I don’t remember Jesus mentioning all the lovely lawns he saw
during his sojourn in the desert, where the Devil does his gardening.
John Fleck tells us that the Rio is not so Grande these days in The Duck! City.
In point of actual fact, it is dry. As in no longer flowing. Just enough mud for a smallish election; p’raps a school-board contest.
Notes John in a subsequent post:
Between the levees, the river in 2022 has begun drying in the Albuquerque reach for the first time in four decades, as we grind through the summer of our third consecutive terrible spring runoff. By one measure I’ve been using, this is the worst three-year stretch here since the drought of the 1950s.*
*When Your Humble Narrator was hatched.—Editor
Now, some of that green in our lawn pictured above is courtesy of the 2022 monsoons, which are supposed to resume this week. But a lot of it came spritz-spritz-spritzing out of our sprinkler system earlier in the year, when the sun was doing its Death Star thing on our back yard.
I guess even a dumb dog can see a Milk-Bone by daylight. Because Herself and I have agreed it was long past time we engaged a landscaper, and today she picked up the phone.
We’re gonna rock out, is what. If we absolutely have to have grass we can get it from the cannabis shops like everybody else.
Tags: cannabis, John Fleck, North American Monsoon, Rio Grande
July 25, 2022 at 2:22 pm |
Oh yea! I can see the sign in the front yard. Lawnmower, cheap, inquire within. Good on yous guys!
July 25, 2022 at 3:04 pm |
Our mower is coal-fired (electric), but I probably won’t be letting it go. I want to keep a small patch of grass near the living room to help keep us cool.
July 25, 2022 at 8:53 pm |
And, it will be nice for a pup to laze around on.
July 25, 2022 at 2:28 pm |
Been thinking about that too, but kicking that can down the road as rocks mean more heat and we have enough heat islands in Fanta Se and the Duck City. Maybe white reflective rocks?
July 25, 2022 at 3:07 pm |
That’s why we rang up the landscapers. It’s an outfit whose work we’ve admired around the ’hood and we don’t want to crank up the heat any more than necessary. I’m hoping they’ll have some ideas.

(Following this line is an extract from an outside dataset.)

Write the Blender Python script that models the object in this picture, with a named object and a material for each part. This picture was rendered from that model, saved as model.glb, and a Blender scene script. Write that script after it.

We have two tall pines, an ornamental plum, a worthless ornamental peach, and a maple for shade, and I think keeping a small patch of lawn on the east side of the house might be smart. The kitchen (SW side) has been as hot as the hubs of Hell since we had to take down a decaying crabapple tree.
But the rest of this bushwa gots to go.
July 25, 2022 at 4:01 pm |
I’d be happy to let the front of the house go to whatever survives there after killing the sprinklers. We have a very small patch of grass in back where we spend time outside, half a dozen fruit trees, the grape arbor (anyone for grape or apricot jam?) and all the raised beds. Those we want to keep.
July 25, 2022 at 3:44 pm |
Several recent articles in the Denver Post and C-Springs Gazette about the ongoing “aridification” of the US SW and the ever-dwindling Colorado and Rio Grande Rivers. And the need for the 7 SW states who use the Colorado to cut back and come to terms with how they plan to “share” the water in the future.
Also an interesting article on how farmers in the Hatch area have transitioned to crops other than chiles over the past two decades.Expect to pay more for your Hatch green chiles, mi amigos.
I’ll again suggest a book written by William DeBuys in 2011 that outlined the history of the region WRT climate change/desertification and accurately predicted the future we’re now living.
July 27, 2022 at 12:11 am |
Delightful grass roasting weather up here on the east side of the Cascades right now. We hit 111°F per the weather service station yesterday (Tuesday). I believe that’s about 187°F as would be reported from trump world.
I didn’t do any grass watering, just a little flower and tomato plant watering. Your post got me thinking about the Frost and Schwalen nomograph. Just how efficient is sprinkler watering?
https://edis.ifas.ufl.edu/publication/AE048
I believe I can conclude that if I had watered yesterday with sprinklers, my grass would have remained parched and the moisture I added to the air would have fallen somewhere over the Rockies in about four days. Perhaps that wouldn’t be too bad for you guys sucking on the Rio Grande straw.
I’ll have to check out DeBuys book. I might even have to read Cadillac Desert again.
July 27, 2022 at 5:39 pm |
Hopi Kingoes. We got green on top of green here in the mitten state yet I’m not crowing about it since one false move and we could see a drought the way global warming is progressing. I see your dilemma since you cannot expect to grow shade trees without…..water, yet that is what you need to filter the heat off the house. I know they be ugly/costly and finicky but ever thought of solar panels? I wish they could make them look like Buddhist temples or something that pleases the eye and comforts the soul.
July 28, 2022 at 8:11 pm |
Artificial turf might be an option. We’re considering it for the backyard where grass won’t grow.